*TASK TO CARRY OUT*: Below this line is the material. Write out only its lines from the one containing "outer_run = chain_reach - chain_gap / 2" through the one containing "imported = [obj", both kept, exactly.

*INFORMATION SHOWN*:
----

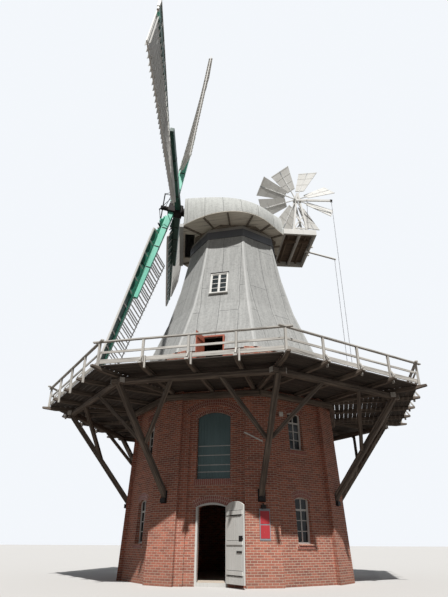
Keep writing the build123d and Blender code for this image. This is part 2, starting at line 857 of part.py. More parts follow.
bars = [bar(level, -lead_width, drive_width if level in drive_levels else 0)
        for level in bar_levels]
laths = [lath(drive_levels, 1, drive_width), lath(drive_levels, 1, lath_start),
         lath(bar_levels, -1, lead_width)]
with BuildPart() as sail_frame:
    with BuildSketch(Plane.XY.offset(poll_size / 2 + 2 * whip_depth)):
        with Locations((whip_front, 0)):
            Rectangle(whip_depth, whip_width)
    with BuildSketch(Plane.XY.offset(sail_length)):
        with Locations((whip_front - whip_depth / 4, 0)):
            Rectangle(whip_depth / 2, whip_tip_width)
    loft(ruled=True)
    for timber in bars + laths:
        add(timber)
for k, arm_place in enumerate(arm_places):
    write(sail_frame, f"sail_frame_{k + 1}", spin_place * arm_place)

shutter_slot = (bar_pitch - bar_size) / shutters_in_bay
shutter_long = drive_width - bar_size - lath_start - 2 * joint_gap


def shutter(level):
    middle = spot(level, 1, lath_start + joint_gap + shutter_long / 2)
    across = spot(level, 1, 1) - spot(level, 1, 0)
    front = across.cross(Vector(0, 0, 1))
    rise = front * sin(radians(shutter_open)) + Vector(0, 0, cos(radians(shutter_open)))
    with BuildPart() as slat:
        with BuildSketch(Plane(origin=middle, x_dir=across, z_dir=across.cross(rise))):
            Rectangle(shutter_long, shutter_slot - 2 * joint_gap)
        extrude(amount=shutter_thickness / 2, both=True)
    return slat.part


def board(level):
    start = cheek_width + joint_gap
    length = lead_width - bar_size - start - joint_gap
    middle = spot(level, -1, start + length / 2)
    across = spot(level, -1, 1) - spot(level, -1, 0)
    with BuildPart() as panel:
        with BuildSketch(Plane(origin=middle, x_dir=across, z_dir=across.cross(Vector(0, 0, 1)))):
            Rectangle(length, bar_pitch - bar_size - 2 * joint_gap)
        extrude(amount=shutter_thickness / 2, both=True)
    return panel.part


shutters = [shutter(level + bar_size / 2 + shutter_slot * (step + 0.5))
            for level in drive_levels[:-1] for step in range(shutters_in_bay)]
boards = [board(level + bar_pitch / 2) for level in bar_levels[:-1]]


def on_arms(pieces, name):
    with BuildPart() as group:
        for arm_place in arm_places:
            for item in pieces:
                add(item.moved(arm_place))
    write(group, name, spin_place)


on_arms(shutters, "sail_shutters")
on_arms(boards, "leading_boards")

with BuildPart() as cheek:
    with BuildSketch(Plane.YZ.offset(stock_depth / 2 - cheek_thickness)):
        with Locations((-(stock_width / 2 + cheek_width) / 2, (cheek_start + stock_reach) / 2)):
            Rectangle(cheek_width - stock_width / 2, stock_reach - cheek_start)
        for level in bar_levels:
            if level + bar_pitch < stock_reach:
                with Locations((-cheek_width - bar_pitch / 4, level + bar_pitch / 2)):
                    Circle(bar_pitch / 4 + cheek_scallop, mode=Mode.SUBTRACT)
    extrude(amount=cheek_thickness)
on_arms([cheek.part], "stock_cheeks")

with BuildPart() as spider:
    with BuildSketch(Plane.YZ.offset(poll_half)):
        Circle(140)
    extrude(amount=500)
    with BuildSketch(Plane.YZ.offset(poll_half + 360)):
        with PolarLocations(spider_reach / 2, 4, 45):
            Rectangle(spider_reach, 60)
    extrude(amount=60)
write(spider, "striking_spider", spin_place)


# Fan wheel; drawn round its hub with the axle towards +Y

fan_centre = (fan_reach, -fan_side, fan_level)
fan_place = cap_place * Location(fan_centre)

with BuildPart() as fan_hub:
    with BuildSketch(Plane.XZ.offset(-fan_hub_length / 2)):
        Circle(fan_hub_radius)
    extrude(amount=fan_hub_length)
    with BuildSketch(Plane.XZ.offset(-fan_post_gap - fan_post_size)):
        Circle(40)
    extrude(amount=2 * (fan_post_gap + fan_post_size))
write(fan_hub, "fan_hub", fan_place)

blade_turn = radians(blade_pitch)
with BuildPart() as fan_blade:
    with BuildSketch(Plane(origin=(0, 0, 0), x_dir=(0, 0, 1),
                           z_dir=(sin(blade_turn), cos(blade_turn), 0))):
        Polygon((blade_root, -blade_root_width / 2), (fan_radius, -blade_tip_width / 2),
                (fan_radius, blade_tip_width / 2), (blade_root, blade_root_width / 2), align=None)
    extrude(amount=blade_thickness / 2, both=True)
    with BuildSketch(Plane.XY.offset(fan_hub_radius * 0.9)):
        Rectangle(60, 60)
    extrude(amount=fan_radius * 0.8)

with BuildPart() as fan_wheel:
    for step in range(fan_blades):
        add(fan_blade.part.moved(Location((0, 0, 0), (0, 360 / fan_blades * (step + 0.5), 0))))
    with BuildSketch(Plane.XZ.offset(-fan_hub_length / 2)):
        Circle(fan_hub_radius + joint_gap)
    extrude(amount=fan_hub_length, mode=Mode.SUBTRACT)
write(fan_wheel, "fan_blades", fan_place)

stage_top = eave_level + sheer_depth + stage_board
with BuildPart() as fan_posts:
    for side in (1, -1):
        post_y = side * (fan_post_gap + fan_post_size / 2)
        with BuildSketch(Plane.XZ.offset(-post_y - fan_post_size / 2)):
            for lean in (1, -1):
                with BuildLine():
                    Polyline((lean * fan_post_spread - 55, stage_top - fan_level),
                             (lean * fan_post_spread + 55, stage_top - fan_level),
                             (lean * 20 + 55, 130), (lean * 20 - 55, 130), close=True)
                make_face()
        extrude(amount=fan_post_size)
        with BuildSketch(Plane.XZ.offset(-post_y - fan_post_size / 2)):
            Circle(40 + joint_gap)
        extrude(amount=fan_post_size, mode=Mode.SUBTRACT)
write(fan_posts, "fan_posts", fan_place)


# Striking chain, a fixed loop that hangs from the tip of a lever and from a pole under the stage

def pole_height(reach):
    return pole_level + (reach - pole_start) * pole_slope


with BuildPart() as striking_pole:
    with BuildSketch(Plane(origin=(pole_start, striking_side, pole_level), x_dir=(0, 1, 0),
                           z_dir=(-1, 0, -pole_slope))):
        Circle(pole_radius)
    extrude(amount=(pole_start - pole_tip) * hypot(1, pole_slope))
    split(bisect_by=Plane.XY.offset(eave_level), keep=Keep.BOTTOM)
write(striking_pole, "striking_pole", cap_place)

lever_face = fan_post_gap + fan_post_size - fan_side
with BuildPart() as striking_lever:
    with BuildSketch(Plane.XZ.offset(-lever_face - lever_width)):
        Polygon((lever_start, lever_low[0]), (lever_tip, lever_low[1]),
                (lever_tip, lever_low[1] + lever_depth), (lever_start, lever_low[0] + lever_depth),
                align=None)
    extrude(amount=lever_width)
write(striking_lever, "striking_lever", cap_place)

outer_run = chain_reach - chain_gap / 2
inner_run = chain_reach + chain_gap / 2
outer_top = lever_low[0] + (lever_low[1] - lever_low[0]) * (outer_run - lever_start) / (lever_tip - lever_start)
with BuildPart() as striking_chain:
    with BuildSketch(Plane.XZ.offset(-striking_side)):
        for reach, top in ((outer_run, outer_top + end_overrun), (inner_run, pole_height(inner_run))):
            with Locations((reach, (chain_low + top) / 2)):
                Rectangle(chain_thickness, top - chain_low)
        with Locations((chain_reach, chain_low + chain_thickness / 2)):
            Rectangle(chain_gap + chain_thickness, chain_thickness)
    extrude(amount=chain_thickness / 2, both=True)
    add(striking_pole.part, mode=Mode.SUBTRACT)
    with BuildSketch(Plane.XZ.offset(-striking_side)):
        Polygon((lever_start, lever_low[0]), (lever_tip, lever_low[1]),
                (lever_tip, lever_low[1] + 2 * end_overrun), (lever_start, lever_low[0] + 2 * end_overrun),
                align=None)
    extrude(amount=lever_width, both=True, mode=Mode.SUBTRACT)
write(striking_chain, "striking_chain", cap_place)
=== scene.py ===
from math import asin, atan2, cos, pi, radians, sin, sqrt, tan
import random

import bpy
from mathutils import Matrix, Vector, noise


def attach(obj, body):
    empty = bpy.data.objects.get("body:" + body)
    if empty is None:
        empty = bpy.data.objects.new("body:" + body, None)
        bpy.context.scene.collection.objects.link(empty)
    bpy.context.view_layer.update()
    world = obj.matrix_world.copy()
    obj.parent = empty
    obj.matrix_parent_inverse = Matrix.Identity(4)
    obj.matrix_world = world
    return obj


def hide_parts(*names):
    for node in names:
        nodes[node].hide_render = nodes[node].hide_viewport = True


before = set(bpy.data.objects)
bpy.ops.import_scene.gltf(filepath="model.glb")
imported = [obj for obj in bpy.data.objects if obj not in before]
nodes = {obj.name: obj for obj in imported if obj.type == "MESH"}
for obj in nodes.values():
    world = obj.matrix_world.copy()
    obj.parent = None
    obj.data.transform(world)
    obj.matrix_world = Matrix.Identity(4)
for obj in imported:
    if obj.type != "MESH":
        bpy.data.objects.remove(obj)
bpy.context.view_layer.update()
seed = random.Random(7)
noise.seed_set(7)  # the clock would seed it otherwise
print("stage: frame loaded")

# Camera at the photograph's angle

cameraView = {
    "place": (4.691, -23.400, 1.346),
    "yaw": -12.743, "pitch": 27.516, "roll": 0.217,
    "focalPixels": 471.19, "imageHeight": 597, "sensor": 36.0,
}


def addCamera():
    view = cameraView
    yaw, pitch, roll = (radians(view[key]) for key in ("yaw", "pitch", "roll"))
    forward = Vector((sin(yaw) * cos(pitch), cos(yaw) * cos(pitch), sin(pitch)))
    level = Vector((cos(yaw), -sin(yaw), 0))
    upright = level.cross(forward)
    right = level * cos(roll) + upright * sin(roll)
    up = upright * cos(roll) - level * sin(roll)
    data = bpy.data.cameras.new("photoCamera")
    data.sensor_width = view["sensor"]
    data.lens = view["focalPixels"] * view["sensor"] / view["imageHeight"]
    data.clip_end = 500
    camera = bpy.data.objects.new("photoCamera", data)
    axes = Matrix((right, up, -forward)).transposed().to_4x4()
    camera.matrix_world = Matrix.Translation(view["place"]) @ axes
    bpy.context.scene.collection.objects.link(camera)
    bpy.context.scene.camera = camera


addCamera()

# Ways of modelling that several pieces share


def deselectAll():
    bpy.ops.object.select_all(action="DESELECT")


def editMesh():
    bpy.ops.object.mode_set(mode="EDIT")
    bpy.ops.mesh.select_mode(type="EDGE")
    bpy.ops.mesh.select_all(action="SELECT")


def doneEditing():
    bpy.ops.object.mode_set(mode="OBJECT")


def activate(piece):
    deselectAll()
    piece.select_set(True)
    bpy.context.view_layer.objects.active = piece


def addCube(size):
    deselectAll()
    bpy.ops.mesh.primitive_cube_add(size=1)
    cube = bpy.context.object
    cube.scale = size
    bpy.ops.object.transform_apply(location=False, rotation=False, scale=True)
    return cube


def storeGrain(piece):  # a pattern's own coordinates, kept from before the piece is placed
    mesh = piece.data
    grain = mesh.attributes.new("grain", "FLOAT_VECTOR", "POINT")
    shift = Vector((seed.uniform(0, 40), seed.uniform(0, 40), seed.uniform(0, 40)))
    for vertex, entry in zip(mesh.vertices, grain.data):
        entry.vector = vertex.co + shift


def splitLong(piece, cuts):  # cuts the edges that run along X
    mesh = piece.data
    if cuts < 1:
        return
    activate(piece)
    editMesh()
    bpy.ops.mesh.select_all(action="DESELECT")
    doneEditing()
    longest = max(abs(v.co.x) for v in mesh.vertices)
    for edge in mesh.edges:
        a, b = (mesh.vertices[i].co for i in edge.vertices)
        edge.select = abs(a.x - b.x) > longest
    bpy.ops.object.mode_set(mode="EDIT")
    bpy.ops.mesh.subdivide(number_cuts=cuts)
    doneEditing()


def addBeam(length, width, depth, chamfer, cuts=0, wave=0.0):
    beam = addCube((length, width, depth))
    editMesh()
    bpy.ops.mesh.bevel(offset=chamfer, segments=1, affect="EDGES")
    doneEditing()
    splitLong(beam, cuts)
    start = Vector((seed.uniform(0, 90), 0, 0))
    for vertex in beam.data.vertices:
        wander = noise.noise_vector(start + Vector((vertex.co.x * 1.3, 0, 0)))
        local = noise.noise_vector(start + vertex.co * 4)
        vertex.co.y *= 1 - wave * (1 + wander.y + 0.5 * local.y) / width
        vertex.co.z *= 1 - wave * (1 + wander.z + 0.5 * local.z) / depth
    storeGrain(beam)
    return beam


def between(start, end, up=(0, 0, 1)):
    start, end = Vector(start), Vector(end)
    along = (end - start).normalized()
    across = Vector(up).cross(along).normalized()
    axes = Matrix((along, across, along.cross(across))).transposed().to_4x4()
    return Matrix.Translation((start + end) / 2) @ axes


def put(piece, place):
    piece.data.transform(place)
    return piece


def at(x, y, z):
    return Matrix.Translation((x, y, z))


def rotation(degrees, axis="Z"):
    return Matrix.Rotation(radians(degrees), 4, axis)


def turned(piece, degrees):  # round the tower's axis
    return put(piece, rotation(degrees))


def copyOf(piece, place):
    twin = piece.copy()
    twin.data = piece.data.copy()
    bpy.context.scene.collection.objects.link(twin)
    twin.data.transform(place)
    grain = twin.data.attributes.get("grain")
    if grain:
        shift = Vector((seed.uniform(0, 40), 0, seed.uniform(0, 40)))
        for entry in grain.data:
            entry.vector = entry.vector + shift
    return twin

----

*SOLUTION FOR THIS TASK*:
outer_run = chain_reach - chain_gap / 2
inner_run = chain_reach + chain_gap / 2
outer_top = lever_low[0] + (lever_low[1] - lever_low[0]) * (outer_run - lever_start) / (lever_tip - lever_start)
with BuildPart() as striking_chain:
    with BuildSketch(Plane.XZ.offset(-striking_side)):
        for reach, top in ((outer_run, outer_top + end_overrun), (inner_run, pole_height(inner_run))):
            with Locations((reach, (chain_low + top) / 2)):
                Rectangle(chain_thickness, top - chain_low)
        with Locations((chain_reach, chain_low + chain_thickness / 2)):
            Rectangle(chain_gap + chain_thickness, chain_thickness)
    extrude(amount=chain_thickness / 2, both=True)
    add(striking_pole.part, mode=Mode.SUBTRACT)
    with BuildSketch(Plane.XZ.offset(-striking_side)):
        Polygon((lever_start, lever_low[0]), (lever_tip, lever_low[1]),
                (lever_tip, lever_low[1] + 2 * end_overrun), (lever_start, lever_low[0] + 2 * end_overrun),
                align=None)
    extrude(amount=lever_width, both=True, mode=Mode.SUBTRACT)
write(striking_chain, "striking_chain", cap_place)
=== scene.py ===
from math import asin, atan2, cos, pi, radians, sin, sqrt, tan
import random

import bpy
from mathutils import Matrix, Vector, noise


def attach(obj, body):
    empty = bpy.data.objects.get("body:" + body)
    if empty is None:
        empty = bpy.data.objects.new("body:" + body, None)
        bpy.context.scene.collection.objects.link(empty)
    bpy.context.view_layer.update()
    world = obj.matrix_world.copy()
    obj.parent = empty
    obj.matrix_parent_inverse = Matrix.Identity(4)
    obj.matrix_world = world
    return obj


def hide_parts(*names):
    for node in names:
        nodes[node].hide_render = nodes[node].hide_viewport = True


before = set(bpy.data.objects)
bpy.ops.import_scene.gltf(filepath="model.glb")
imported = [obj for obj in bpy.data.objects if obj not in before]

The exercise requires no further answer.